A possible Satanism of Freemasonry would be neither in the perspective of a rationalist Satanism (reference to Satan as a symbol of subversion), nor in that of a personalist Satanism (belief in the personal existence of Satan), but in the so-called Luciferian one who also belongs to the Gnostic tradition.

The Catholic Archbishop Josef Stmpfle (1916-1996) who, on behalf of the German episcopate led a delegation to verify with high Masonic dignitaries the possibility for Catholics to join Freemasonry, reaffirmed the irreconcilability of Church and Freemasonry. Stmpfle recalls that the Masonic dignitaries always refused “in a radical, almost brutal manner” to disclose any details about the Masonic degrees above the first three. The reason for this stubborn refusal lies perhaps also in the fact that in the high Masonic degrees – Stmpfle recalls – instead of the “Great Architect of the Universe” worshipped by the Freemasons (and which for some naive people would refer to the Christian God) appears the name Jah-Bul-On, which is to be understood as follows: Jah stands for Jahwé, Bul for Baal and On for Osiris. Now, according to the Bible, Baal is God’s opponent and his worship is a horror to God. From here, too, it is clear why the Catholic who joins Freemasonry should be excommunicated.

What is the Catholic Church’s official position on Freemasonry? Are Catholics free to become Freemasons?

As we have seen, Freemasonry is incompatible with the Catholic faith. Freemasonry teaches a naturalistic religion that espouses indifferentism, the position that a person can be equally pleasing to God while remaining in any religion.

Masonry is a parallel religion to Christianity. The New Catholic Encyclopedia states, “Freemasonry displays all the elements of religion, and as such it becomes a rival to the religion of the Gospel. It includes temples and altars, prayers, a moral code, worship, vestments, feast days, the promise of reward or punishment in the afterlife, a hierarchy, and initiation and burial rites.”

The condemnation of Masonic doctrine and method

The main reference is to the encyclical Humanum Genus. This condemns the vehicle of naturalism, which is the system of rationalism – but also of scepticism – and which translates into the practice of secularism, indifferentism and relativism.
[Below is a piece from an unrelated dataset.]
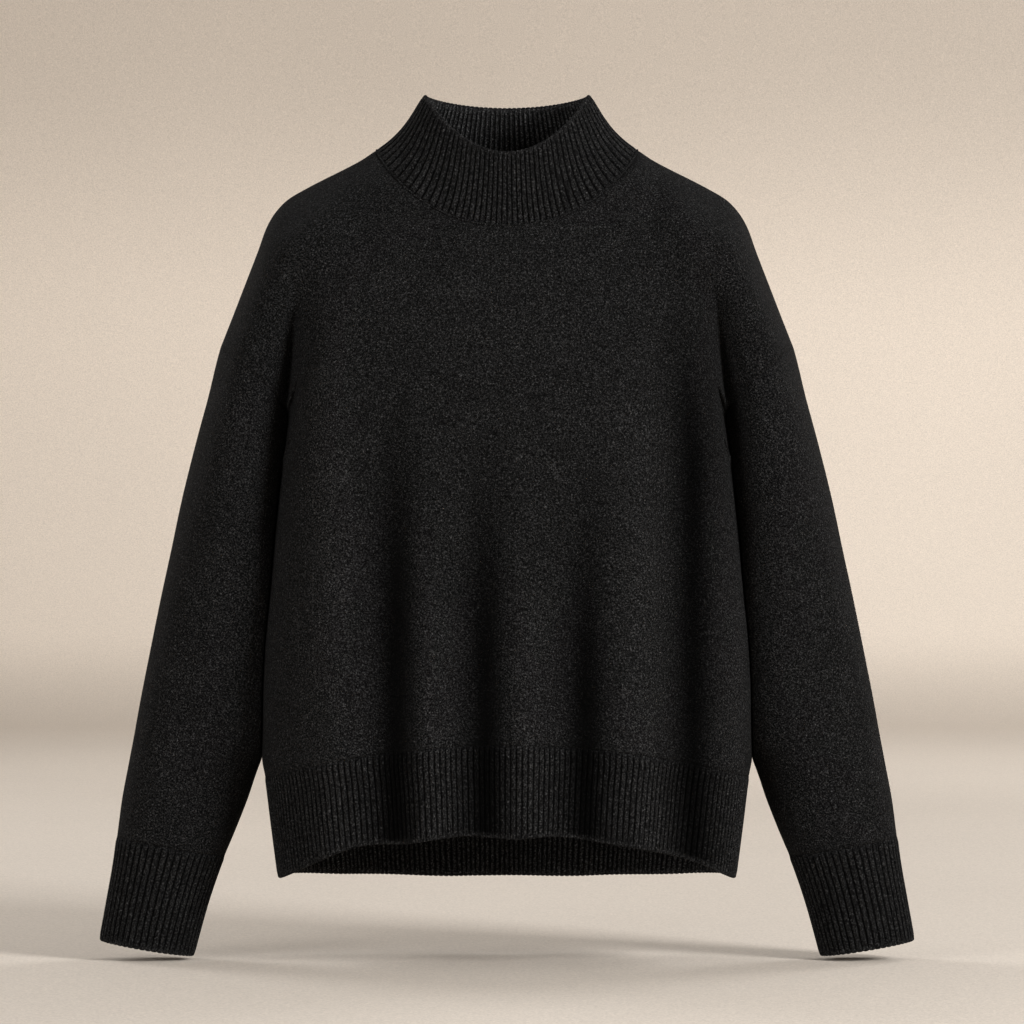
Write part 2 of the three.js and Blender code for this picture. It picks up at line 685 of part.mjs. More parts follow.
function collarWall() {
  const place = (turn, rise, relief, inside) => {
    const point = collarPoint(turn, rise);
    const normal =
      rise === 0
        ? neckChord(neckNormal, turn)
        : outward(collarPoint, turn, Math.min(rise, 0.99), 0.5, 0.01, 1);
    return point.addScaledVector(normal, inside ? -COLLAR_WALL : relief);
  };
  return ribbedTube(place, COLLAR_RIBS, COLLAR_STRIPS, 4 * NECK_COLUMNS);
}

function weltPoint(side, column, row) {
  const share = Math.sin((column * Math.PI) / 2);
  const top = weltSeam(side, share) - SEAM_GAP;
  return torsoPoint(side, share, mix(top, weltEdge(side, share), row));
}

function weltWall(side) {
  const wall = new Wall();
  const surface = (column, row) => weltPoint(side, column, row);
  const place = (row, column, relief, inside) => {
    const point = surface(column, row);
    const normal =
      Math.abs(column) === 1
        ? new THREE.Vector3(column, 0, 0)
        : outward(surface, column, row, 0.002, 0.01, side.out);
    if (row === 0) inSeam(normal, 0);
    point.addScaledVector(normal, inside ? -RIB_WALL : relief);
    const seam = side.out * MIDDLE_GAP;
    point.y = side.out > 0 ? Math.max(point.y, seam) : Math.min(point.y, seam);
    return point;
  };
  const coarse = 2 * (NECK_COLUMNS + SHOULDER_COLUMNS);
  const fine = 2 * WELT_RIBS;
  const outer = wall.grid(WELT_STRIPS + 1, fine + 1, (row, column) =>
    place(row / WELT_STRIPS, (2 * column) / fine - 1, column % 2 === 0 ? 0 : RIB_RELIEF, false),
  );
  const inner = wall.grid(WELT_STRIPS + 1, coarse + 1, (row, column) =>
    place(row / WELT_STRIPS, (2 * column) / coarse - 1, 0, true),
  );
  wall.shell(outer, inner, true);
  return wall.geometry();
}

// The knit is one near-black yarn. The ribs look a little darker between their crests.
const plainKnit = () =>
  new THREE.MeshStandardMaterial({ color: 0x1c1b1b, roughness: 0.95, metalness: 0 });
const ribKnit = () =>
  new THREE.MeshStandardMaterial({ color: 0x161515, roughness: 0.95, metalness: 0 });

function named(name, geometry, material) {
  const mesh = new THREE.Mesh(geometry, material);
  mesh.name = name;
  return mesh;
}

const sweater = new THREE.Group();
sweater.name = 'turtleneck_sweater';
sweater.add(named('front', panelWall(FRONT), plainKnit()));
sweater.add(named('back', panelWall(BACK), plainKnit()));
sweater.add(named('hem_front', weltWall(FRONT), ribKnit()));
sweater.add(named('hem_back', weltWall(BACK), ribKnit()));
sweater.add(named('collar', collarWall(), ribKnit()));
for (const [name, hand] of [['left', 1], ['right', -1]]) {
  sweater.add(named(`sleeve_${name}`, sleeveWall(hand), plainKnit()));
  sweater.add(named(`cuff_${name}`, cuffWall(hand), ribKnit()));
}

export default sweater;
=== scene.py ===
"""A hip-length turtleneck sweater, hollow and filled out as if worn.

The form's measured values are in millimetres and the finished meshes are in metres. +Z is up,
the front faces -Y and the wearer's left is +X. Every piece is a knitted wall: an outer surface
worked out on a grid, the same grid one wall thickness further in, and an edge round both.
"""

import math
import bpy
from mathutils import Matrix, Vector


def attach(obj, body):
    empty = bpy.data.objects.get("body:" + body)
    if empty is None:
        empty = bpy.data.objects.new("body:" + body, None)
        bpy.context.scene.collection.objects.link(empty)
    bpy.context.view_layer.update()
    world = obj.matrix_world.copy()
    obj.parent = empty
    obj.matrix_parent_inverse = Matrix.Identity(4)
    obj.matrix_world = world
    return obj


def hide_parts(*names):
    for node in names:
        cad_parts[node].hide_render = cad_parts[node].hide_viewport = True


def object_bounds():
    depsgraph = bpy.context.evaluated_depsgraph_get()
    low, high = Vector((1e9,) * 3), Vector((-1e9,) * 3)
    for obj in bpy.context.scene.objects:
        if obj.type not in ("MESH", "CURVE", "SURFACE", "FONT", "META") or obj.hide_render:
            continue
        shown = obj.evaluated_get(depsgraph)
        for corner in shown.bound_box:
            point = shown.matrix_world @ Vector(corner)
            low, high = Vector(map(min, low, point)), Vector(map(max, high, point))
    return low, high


bl_info = {
    "name": "Turtleneck sweater",
    "version": (1, 0, 0),
    "blender": (4, 5, 0),
    "location": "3D View > Sidebar > Sweater",
    "description": "Builds the knitted pieces of a turtleneck sweater on its packed solids",
    "category": "Add Mesh",
}

import bpy
import numpy as np
from mathutils import Vector

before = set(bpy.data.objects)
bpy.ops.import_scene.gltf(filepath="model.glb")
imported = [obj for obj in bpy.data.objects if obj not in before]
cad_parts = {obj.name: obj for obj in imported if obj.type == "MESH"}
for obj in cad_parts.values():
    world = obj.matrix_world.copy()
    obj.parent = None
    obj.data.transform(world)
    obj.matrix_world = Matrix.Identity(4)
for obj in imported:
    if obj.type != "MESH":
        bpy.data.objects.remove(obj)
CAD_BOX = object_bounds()
MM = 0.001


class Table:
    """Measured rows with named columns. Between rows a value follows a cubic curve whose
    slope at a row is the harmonic mean of the slopes beside it, so it never swings past one."""

    def __init__(self, names, rows):
        values = np.array(rows, float).T
        self.columns = dict(zip(names.split(), values))
        self.key = values[0]

    def read(self, name, at):
        x = self.key
        y = self.columns[name]
        slopes = np.diff(y) / np.diff(x)
        before = slopes[:-1]
        after = slopes[1:]
        total = np.where(before + after == 0, 1, before + after)
        inner = np.where(before * after > 0, 2 * before * after / total, 0)
        tangents = np.concatenate([slopes[:1], inner, slopes[-1:]])
        at = np.clip(at, x[0], x[-1])
        i = np.clip(np.searchsorted(x, at) - 1, 0, len(x) - 2)
        span = x[i + 1] - x[i]
        t = (at - x[i]) / span
        u = 1 - t
        ends = y[i] * (1 + 2 * t) * u * u + y[i + 1] * t * t * (3 - 2 * t)
        return ends + span * t * u * (tangents[i] * u - tangents[i + 1] * t)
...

Thus, independent, or civil, or free morality, civil marriage, egalitarianism, permissiveness, the radical separation of Church and State, the state school monopoly, and so on up to divorce, are radically condemned.
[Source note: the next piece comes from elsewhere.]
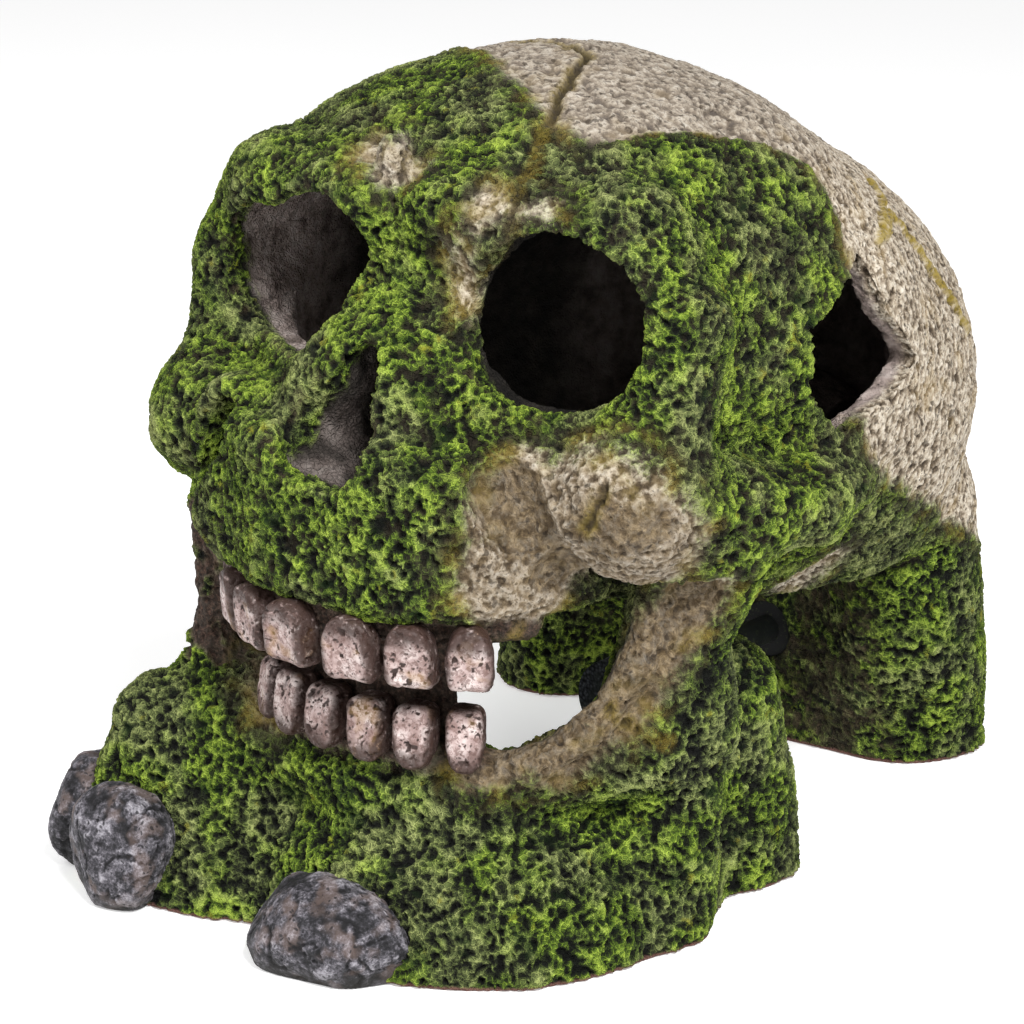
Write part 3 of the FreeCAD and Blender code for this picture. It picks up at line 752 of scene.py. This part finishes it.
class Paint:
    """A node material, with short ways to add and join its nodes."""

    def __init__(self, name):
        self.material = bpy.data.materials.new(name)
        self.material.use_nodes = True
        self.tree = self.material.node_tree
        self.shader = self.tree.nodes["Principled BSDF"]
        place = self.tree.nodes.new("ShaderNodeTexCoord")
        scale = self.add("ShaderNodeVectorMath", operation="SCALE")
        self.tree.links.new(place.outputs["Object"], scale.inputs[0])
        scale.inputs["Scale"].default_value = 1 / MM
        self.place = scale.outputs[0]

    def add(self, kind, **settings):
        node = self.tree.nodes.new(kind)
        for key, value in settings.items():
            setattr(node, key, value)
        return node

    def feed(self, socket, value):
        if isinstance(value, bpy.types.NodeSocket):
            self.tree.links.new(value, socket)
        else:
            socket.default_value = value

    def mask(self, name):
        return self.add("ShaderNodeAttribute", attribute_name=name).outputs["Fac"]

    def noise(self, size, detail=2.0, roughness=0.55, distortion=0.0):
        """Noise, 0 to 1, with features of the given size in millimetres."""
        node = self.add("ShaderNodeTexNoise")
        self.feed(node.inputs["Vector"], self.place)
        node.inputs["Scale"].default_value = 1 / size
        node.inputs["Detail"].default_value = detail
        node.inputs["Roughness"].default_value = roughness
        node.inputs["Distortion"].default_value = distortion
        return node.outputs["Fac"]

    def web(self, size, wobble, feature="DISTANCE_TO_EDGE"):
        """Cells of the given size in millimetres, with wriggling borders: 1 on the borders and 0
        away from them, or with the feature F1 the distance to each cell's middle."""
        noise = self.add("ShaderNodeTexNoise")
        self.feed(noise.inputs["Vector"], self.place)
        noise.inputs["Scale"].default_value = 0.7 / size
        push = self.add("ShaderNodeVectorMath", operation="MULTIPLY_ADD")
        self.feed(push.inputs[0], noise.outputs["Color"])
        push.inputs[1].default_value = (2 * wobble * size,) * 3
        self.feed(push.inputs[2], self.place)
        cell = self.add("ShaderNodeTexVoronoi", feature=feature)
        self.feed(cell.inputs["Vector"], push.outputs[0])
        cell.inputs["Scale"].default_value = 1 / size
        if feature == "F1":
            return cell.outputs["Distance"]
        return self.span(cell.outputs["Distance"], 0.2, 0.02)

    def height(self):
        """Millimetres above the floor."""
        split = self.add("ShaderNodeSeparateXYZ")
        self.feed(split.inputs[0], self.place)
        return split.outputs["Z"]

    def math(self, operation, a, b=0.0, clamp=False):
        node = self.add("ShaderNodeMath", operation=operation, use_clamp=clamp)
        self.feed(node.inputs[0], a)
        self.feed(node.inputs[1], b)
        return node.outputs[0]

    def times(self, a, b):
        return self.math("MULTIPLY", a, b)

    def plus(self, a, b, clamp=False):
        return self.math("ADD", a, b, clamp)

    def rest(self, value):
        """What the value leaves of 1."""
        return self.math("SUBTRACT", 1.0, value)

    def span(self, value, low, high):
        """0 at low, 1 at high, smooth between."""
        node = self.add("ShaderNodeMapRange", interpolation_type="SMOOTHSTEP")
        self.feed(node.inputs["Value"], value)
        node.inputs["From Min"].default_value = low
        node.inputs["From Max"].default_value = high
        return node.outputs["Result"]

    def patches(self, size, low, high, *kind):
        """Soft patches: noise of this size and kind, from 0 at low to 1 at high."""
        return self.span(self.noise(size, *kind), low, high)

    def spots(self, size, wobble, low, high):
        """A spot in each cell, 0 at the distance low from its middle and 1 at high."""
        return self.span(self.web(size, wobble, feature="F1"), low, high)

    def ramp(self, value, stops):
        node = self.add("ShaderNodeValToRGB")
        self.feed(node.inputs["Fac"], value)
        points = node.color_ramp.elements
        while len(points) < len(stops):
            points.new(0.5)
        for point, (position, rgb) in zip(points, stops):
            point.position = position
            point.color = colour(*rgb)
        return node.outputs["Color"]

    def mix(self, share, a, b):
        node = self.add("ShaderNodeMix", data_type="RGBA")
        self.feed(node.inputs[0], share)
        self.feed(node.inputs[6], colour(*a) if isinstance(a, tuple) else a)
        self.feed(node.inputs[7], colour(*b) if isinstance(b, tuple) else b)
        return node.outputs[2]

    def over(self, share, strength, base, tone):
        """The base with the tone laid over it."""
        return self.mix(self.times(share, strength), base, tone)

    def finish(self, base, roughness, height, bump_mm, strength=0.8, gloss=0.3):
        """The material, with a bump from a height of 0 to 1."""
        self.feed(self.shader.inputs["Base Color"], base)
        self.feed(self.shader.inputs["Roughness"], roughness)
        self.feed(self.shader.inputs["Specular IOR Level"], gloss)
        bump = self.add("ShaderNodeBump")
        bump.inputs["Strength"].default_value = strength
        bump.inputs["Distance"].default_value = bump_mm * MM
        self.feed(bump.inputs["Height"], height)
        self.feed(self.shader.inputs["Normal"], bump.outputs["Normal"])
        return self.material


def casting_paint():
    """Moss and bare bone, mixed by the masks that the mesh carries."""
    paint = Paint("casting_paint")
    share = paint.mask("relief")
    bare = paint.mask("bare")
    fine = paint.noise(0.8, 3, 0.65)
    web = paint.web(0.95, 0.5)
    base = paint.mix(bare, moss_colours(paint, share, fine, web), bone_colours(paint, share, fine))
    # dark red-brown gum colour, going to near black as painted shade in the mouth
    gum_and_shade_tone = paint.ramp(fine, [(0.32, (18, 13, 11)), (0.5, (42, 30, 26)), (0.7, (84, 63, 54))])
    base = paint.over(paint.mask("gum_and_mouth_shade"), 0.92, base, gum_and_shade_tone)
    # the thin dark film where the moss ends, and pale wear on the openings' edges
    film = paint.times(paint.mask("film"), paint.patches(2.2, 0.35, 0.6, 3))
    base = paint.over(film, 0.75, base, (50, 48, 34))
    lip = paint.times(paint.mask("lip"), paint.patches(3, 0.45, 0.62, 3))
    base = paint.over(lip, 0.3, base, (98, 84, 64))
    # the inside walls, plainer and darker the deeper they are, the darkening painted shade, and
    # earth-brown with painted shade under the moss
    cloud = paint.noise(5, 4, 0.65)
    near = paint.ramp(cloud, [(0.34, (104, 92, 86)), (0.5, (152, 138, 132)), (0.7, (184, 172, 166))])
    # near black: the painted shade deep inside the head and the nose
    far_shade = paint.ramp(cloud, [(0.36, (24, 22, 20)), (0.52, (36, 33, 29)), (0.7, (50, 46, 41))])
    wall = paint.mix(paint.mask("inner_shade"), near, far_shade)
    blot = paint.patches(1.6, 0.56, 0.66, 4, 0.7)
    blot = paint.times(blot, paint.rest(paint.mask("inner_shade")))
    wall = paint.over(blot, 0.55, wall, (40, 34, 31))
    base = paint.mix(paint.mask("inside"), base, wall)
    # earth-brown, laid under the head as earth colour and painted shade
    shaded_earth = paint.ramp(paint.noise(3.2, 4, 0.7, 1.0), [(0.34, (24, 21, 16)), (0.5, (52, 46, 34)),
                                                       (0.7, (96, 84, 64))])
    cover = paint.patches(6, 0.40, 0.52, 4, 0.65)
    base = paint.mix(paint.times(paint.mask("earth_and_shade"), cover), base, shaded_earth)
    # rust-yellow stains and dark cracks
    stain = paint.times(paint.mask("stain"), paint.span(fine, 0.25, 0.55))
    base = paint.over(stain, 0.85, base, (134, 116, 42))
    base = paint.over(paint.mask("crack"), 0.85, base, (44, 37, 26))
    # raw pinkish resin at the very bottom edge
    foot = paint.span(paint.height(), 1.1, 0.5)
    base = paint.mix(foot, base, (112, 80, 72))
    rough = paint.math("SUBTRACT", 0.86, paint.times(bare, 0.2))
    rough = paint.plus(rough, paint.times(fine, 0.1), clamp=True)
    strands = paint.times(web, paint.rest(bare))
    grain = paint.plus(paint.noise(0.5, 3, 0.6), paint.times(strands, 0.8))
    return paint.finish(base, rough, grain, bump_mm=0.5, strength=1.0, gloss=0.15)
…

From this encyclical, which is dated April 20, 1884, we read: “s Our predecessors have many times repeated, let no man think that he may for any reason whatsoever join the masonic sect, if he values his Catholic name and his eternal salvation as he ought to value them. Let no one be deceived by a pretense of honesty. It may seem to some that Freemasons demand nothing that is openly contrary to religion and morality; but, as the whole principle and object of the sect lies in what is vicious and criminal, to join with these men or in any way to help them cannot be lawful.”

Therefore, the Church has imposed the penalty of excommunication on Catholics who become Freemasons. The penalty of excommunication for joining the Masonic Lodge was also explicit in the 1917 code of canon law (canon 2335), and it is implicit in the 1983 code (canon 1374).

Because the revised code of canon law is not explicit on this point, some drew the mistaken conclusion that the Church’s prohibition of Freemasonry had been dropped. As a result of this confusion, shortly before the 1983 code was promulgated, the Sacred Congregation for the Doctrine of the Faith issued a statement indicating that the penalty was still in force. This statement was dated November 26, 1983 and may be found in Origins 13/27 (Nov. 15, 1983), 450.

This is how the Sacred Congregation for the Doctrine of the Faith expressed it on 26 November 1983: “The faithful who belong to Masonic associations are in a state of grave sin and cannot receive Holy Communion.”

I would like to close this post with some food for thought.

Final remark

On speaking about the Masonic indoctrination above, I mentioned the spiritual realm. I left that discussion till now because I think it is the most important part: I am fully convinced that by joining Freemasonry and let our mind and spirit accustomed to their rituals and practices, we sin against the Holy Spirit and with time we lose Him.

The following words of Our Lord show how grievous are sings against the Holy Spirit: “Every sin and blasphemy shall be forgiven men, but the blasphemy of the Spirit shall not be forgiven.”

The sins against the Holy Spirit are commonly said to be six, viz., despair, presumption, impenitence, obstinacy, resisting truth, and envy of another’s spiritual welfare. Deliberate and habitual sins, sins against the light of truth, offend God more gravely than sins due to weakness and ignorance.

If anyone has committed one of these sins and so expelled the Holy Spirit from his soul, Confession purifies the soul in the Blood of Jesus Christ and brings back the Holy Spirit, who once more comes to dwell in the soul as in His Temple and gives it again all His gifts and graces.

Paul wrote in 1 Corinthians 6:19-20: “Do you not know that your bodies are temples of the Holy Spirit, who is in you, whom you have received from God? You are not your own; you were bought at a price. Therefore honour God with your bodies.”

If you are a Freemason, I would invite you to think about these two questions: 

  • Did I really need to allow my body, which contains the Holy Spirit, to go through the Masonic initiation?
  • Through Christian baptism I have received the Holy Spirit, was I really a “poor candidate in a state of darkness” before joining the Lodge?